Work to do =>
Return, word for word, the lines from the line holding "puller.rotation_euler = (drop, 0.0, 0.0)" through the line holding "import math". Include both end lines and no others.

-- Start of Records supplied --

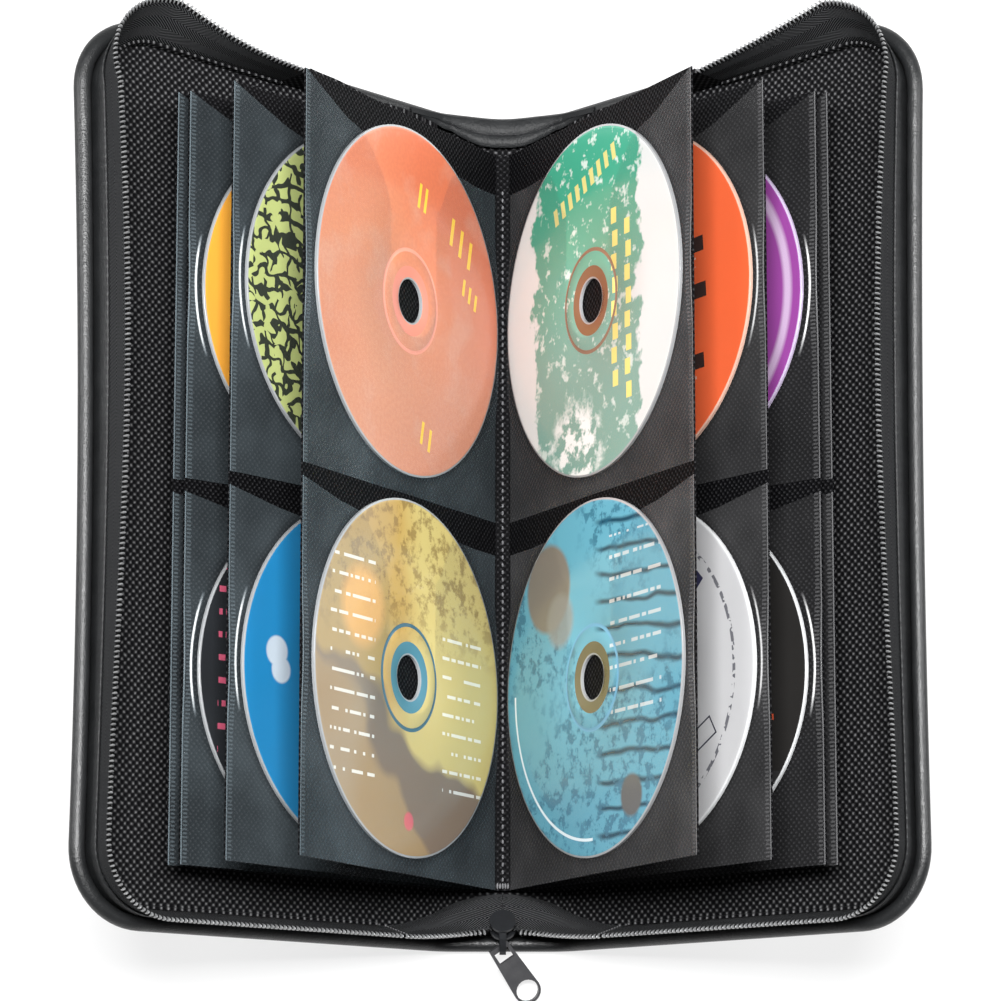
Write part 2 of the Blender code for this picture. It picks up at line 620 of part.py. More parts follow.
def build_slider():
    """The slider astride the teeth: a round plate on each side of the tape, the
    post that joins them, and the strap bail that the puller hangs in. It is
    drawn with X across, Y out along the tape's slope and Z in, then turned."""
    edge = gusset_point(1, 1.0, 1.0, TAPE_CLOTH / 2)
    foot = gusset_point(1, 1.0, 0.0, TAPE_CLOTH / 2)
    slope = math.atan2(edge[2] - foot[2], foot[1] - edge[1])
    out = Vector((0.0, -math.cos(slope), math.sin(slope)))
    inward = Vector((0.0, math.sin(slope), math.cos(slope)))
    middle = Vector((0.0, edge[1], edge[2])) - SLIDER_SEAT * out

    def placed(points):
        return [middle + Vector((x, 0.0, 0.0)) + out * y + inward * z for x, y, z in points]

    face = SLIDER_GAP / 2
    back = face + SLIDER_PLATE
    plates = [loft("plate", [placed([(x, y, z) for x, y in circle(SLIDER_RADIUS, SLIDER_STEPS)]) for z in levels])
              for levels in ((-back, -face), (face, back))]
    tape_edge = SLIDER_SEAT - (1.0 - GUSSET_TAPE_SHARE) * math.hypot(edge[2] - foot[2], foot[1] - edge[1])
    post_outline = [(-POST_HALF, tape_edge + TOUCH), (POST_HALF, tape_edge + TOUCH),
                    (POST_HALF, POST_REACH), (-POST_HALF, POST_REACH)]
    inside = face + SLIDER_PLATE / 2
    post = loft("post", [placed([(x, y, z) for x, y in post_outline]) for z in (-inside, inside)])

    tilt = math.radians(BAIL_TILT)
    reach_way = Vector((0.0, -math.cos(tilt), -math.sin(tilt)))
    rise_way = Vector((0.0, -math.sin(tilt), math.cos(tilt)))
    centre = placed([(0.0, BAIL_ROOT, -inside)])[0]
    turns = [math.pi * step / BAIL_STEPS for step in range(BAIL_STEPS + 1)]
    path = [(centre + BAIL_REACH * math.sin(a) * reach_way + BAIL_RISE * math.cos(a) * rise_way,
             math.sin(a) * reach_way + math.cos(a) * rise_way) for a in turns]
    leg = BAIL_LEG * reach_way
    path = [(path[0][0] - leg, path[0][1])] + path + [(path[-1][0] - leg, path[-1][1])]
    strap = []
    for point, away in path:
        strap.append([point + Vector((x, 0.0, 0.0)) + away * level
                      for x, level in ((-BAIL_HALF, -BAIL_STRAP / 2), (BAIL_HALF, -BAIL_STRAP / 2),
                                       (BAIL_HALF, BAIL_STRAP / 2), (-BAIL_HALF, BAIL_STRAP / 2))])
    body = combine("zip_slider", post, plates + [loft("bail", strap)])
    add_object("zip_slider", body, None, finish("metal"))
    hang = BAIL_REACH - BAIL_STRAP / 2 - math.hypot(CROSSBAR, PULLER_THICKNESS / 2) - TOUCH
    return centre + hang * reach_way - Vector((PULLER_SHIFT, 0.0, 0.0))


def build_puller(pivot):
    """A flat puller with a window over its crossbar and a round finger end."""
    half = PULLER_THICKNESS / 2
    drop = math.asin((pivot.z - FLOOR_GAP - half) / PULLER_LENGTH)
    hinge = bpy.data.objects.new("puller_hinge_line", None)
    bpy.context.scene.collection.objects.link(hinge)
    hinge.location = pivot
    hinge.rotation_euler = (0.0, 0.0, math.radians(PULLER_SKEW))
    end = PULLER_LENGTH - PULLER_END_RADIUS
    outline = [(PULLER_WIDTH / 2, CROSSBAR), (-PULLER_WIDTH / 2, CROSSBAR)]
    for step in range(PULLER_END_STEPS + 1):
        turn = math.pi * (1.0 + step / PULLER_END_STEPS)
        outline.append((PULLER_END_RADIUS * math.cos(turn), -end + PULLER_END_RADIUS * math.sin(turn)))
    blank = plate("blank", outline, -half, half)
    window = block("window", (-WINDOW_HALF, -WINDOW_END, -2 * half), (WINDOW_HALF, -CROSSBAR, 2 * half))
    hole = plate("hole", circle(PULLER_HOLE, SLIDER_STEPS, (0.0, -end)), -2 * half, 2 * half)
    puller = add_object("zip_puller", combine("zip_puller", blank, [window, hole], "DIFFERENCE"),
                        hinge, finish("metal"))
    puller.rotation_euler = (drop, 0.0, 0.0)


def build():
    clear_scene()
    build_spine()
    build_binding()
    for side, label, angles in ((-1, "left", LEFT_ANGLES), (1, "right", RIGHT_ANGLES)):
        build_cover(side, label)
        build_top_gusset(side, label)
        build_bottom_gusset(side, label)
        build_leaves(side, label, angles)
    build_puller(build_slider())


build()
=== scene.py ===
# A zip-round CD case lying open on its spine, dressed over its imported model.
# Lengths are in metres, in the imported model's frame: +Y runs along the spine
# to the case's top, +Z is up, and the zip slider is at the -Y end.
import json
import math

import bmesh
import bpy
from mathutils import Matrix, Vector, noise


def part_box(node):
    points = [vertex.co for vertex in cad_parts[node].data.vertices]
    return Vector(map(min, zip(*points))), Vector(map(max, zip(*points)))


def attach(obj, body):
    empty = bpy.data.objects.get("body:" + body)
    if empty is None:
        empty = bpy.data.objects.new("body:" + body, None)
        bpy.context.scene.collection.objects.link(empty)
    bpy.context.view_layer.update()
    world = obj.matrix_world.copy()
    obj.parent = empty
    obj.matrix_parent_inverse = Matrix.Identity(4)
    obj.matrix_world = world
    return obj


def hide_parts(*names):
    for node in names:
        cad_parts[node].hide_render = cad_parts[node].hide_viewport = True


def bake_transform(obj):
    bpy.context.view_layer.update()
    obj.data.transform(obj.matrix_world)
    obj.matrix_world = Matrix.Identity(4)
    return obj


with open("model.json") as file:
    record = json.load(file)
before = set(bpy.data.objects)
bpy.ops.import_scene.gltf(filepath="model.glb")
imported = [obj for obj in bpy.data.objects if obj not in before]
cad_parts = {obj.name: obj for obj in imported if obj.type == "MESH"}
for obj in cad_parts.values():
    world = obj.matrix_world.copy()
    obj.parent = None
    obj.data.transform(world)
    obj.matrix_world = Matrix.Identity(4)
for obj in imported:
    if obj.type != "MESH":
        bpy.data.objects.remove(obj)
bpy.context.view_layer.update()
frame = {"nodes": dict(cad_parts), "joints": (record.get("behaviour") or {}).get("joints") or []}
mm = 0.001


# Padded vinyl skin. One sheet of grained black vinyl, foam behind it, wraps
# both covers and the spine. Its edge is rolled over a cord all the way round,
# and a soft crease on each side of the spine lets the covers turn.
sides = {"left": -1, "right": 1}
joints = {joint["name"]: joint for joint in frame["joints"]}
cover_hinge = joints["right_cover_hinge"]
crease_x, crease_z = cover_hinge["pos_m"][0], cover_hinge["pos_m"][2]
open_slope = math.radians(90.0 - cover_hinge["range_deg"][1])
crease_half = 6.2 * mm
half_length = -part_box("spine_skin")[0].y
spine_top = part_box("spine_skin")[1].y
cover_width = 150.1 * mm
corner_radius = 27.0 * mm
top_slant = 10.0 * mm
lean_bottom, lean_side, lean_top, lean_zip_end = -4.6 * mm, 0.2 * mm, -11.5 * mm, 0.2 * mm
side_skew = 1.35
roll_radius, roll_lift = 2.6 * mm, 2.2 * mm
wall_start, zip_end = 30.0 * mm, 72.0 * mm
wall_seat, wall_foot, wall_top = 0.8 * mm, 5.1 * mm, 21.6 * mm
skin_thickness = 1.0 * mm
cover_crown = 1.6 * mm
bow_span = 150.0 * mm
outer_bow = {-1: (0.25, 1.9, 3.6), 1: (-1.75, 1.1, 2.2)}
edge_lift, spine_dip = 1.0, 1.8
roll_sides = 16
corner_flare = {-1: 4.2 * mm, 1: 1.3 * mm}


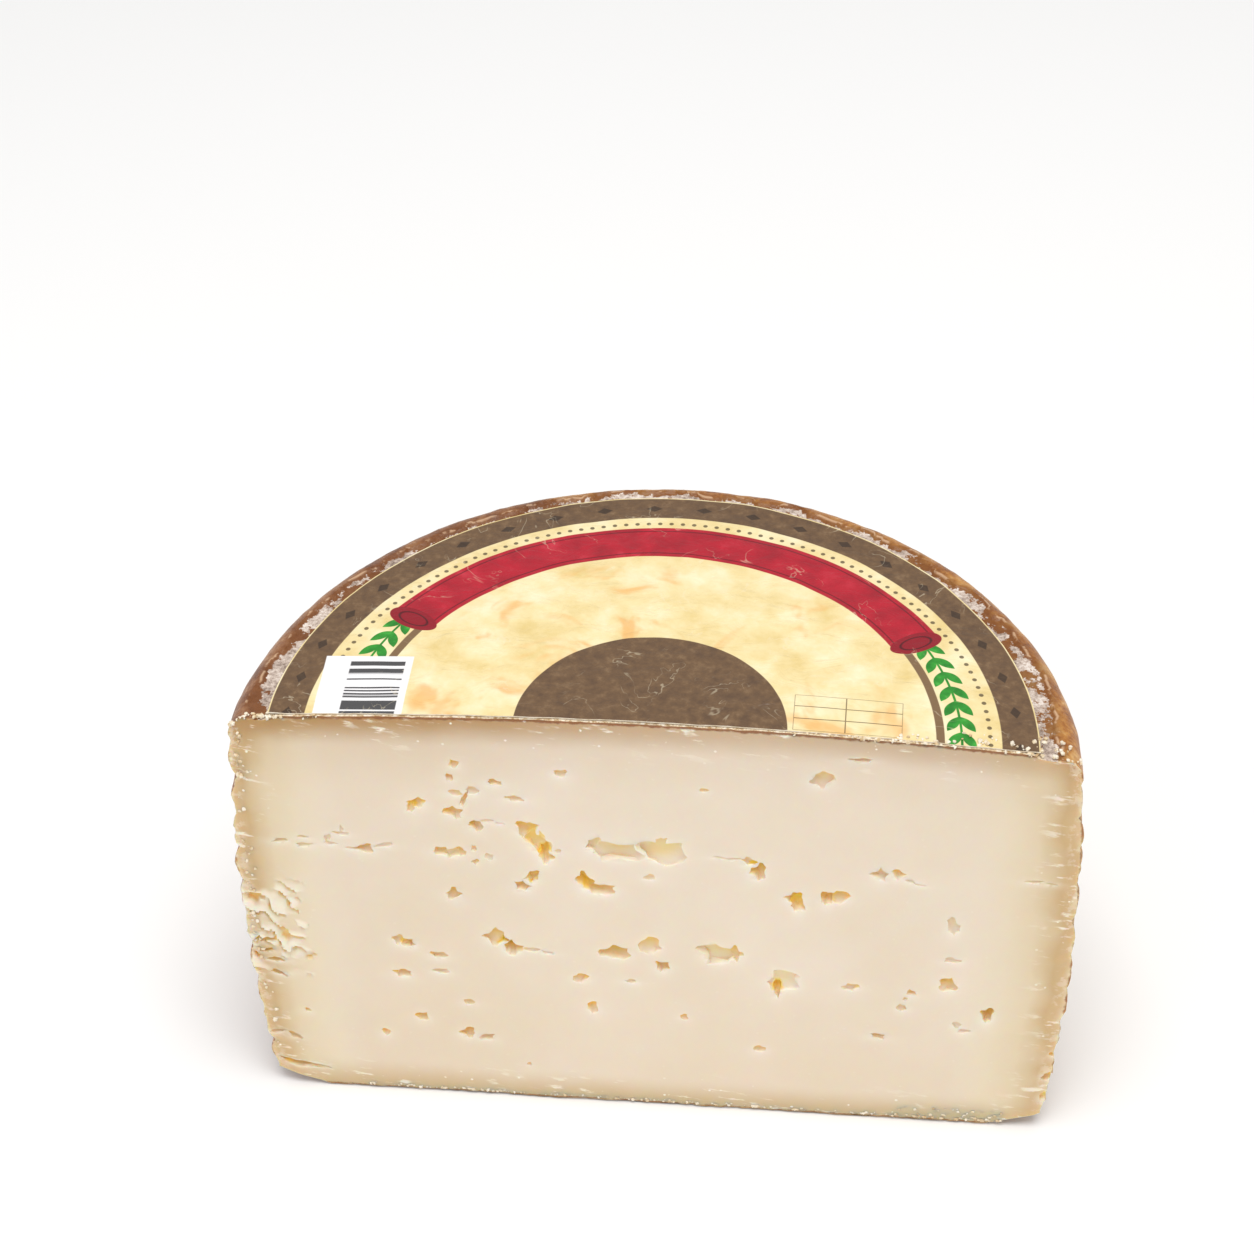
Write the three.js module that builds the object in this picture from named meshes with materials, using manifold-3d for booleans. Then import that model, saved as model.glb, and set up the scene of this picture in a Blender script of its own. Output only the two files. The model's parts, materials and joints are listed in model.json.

-- End of Records supplied --

Complete answer =>
    puller.rotation_euler = (drop, 0.0, 0.0)


def build():
    clear_scene()
    build_spine()
    build_binding()
    for side, label, angles in ((-1, "left", LEFT_ANGLES), (1, "right", RIGHT_ANGLES)):
        build_cover(side, label)
        build_top_gusset(side, label)
        build_bottom_gusset(side, label)
        build_leaves(side, label, angles)
    build_puller(build_slider())


build()
=== scene.py ===
# A zip-round CD case lying open on its spine, dressed over its imported model.
# Lengths are in metres, in the imported model's frame: +Y runs along the spine
# to the case's top, +Z is up, and the zip slider is at the -Y end.
import json
import math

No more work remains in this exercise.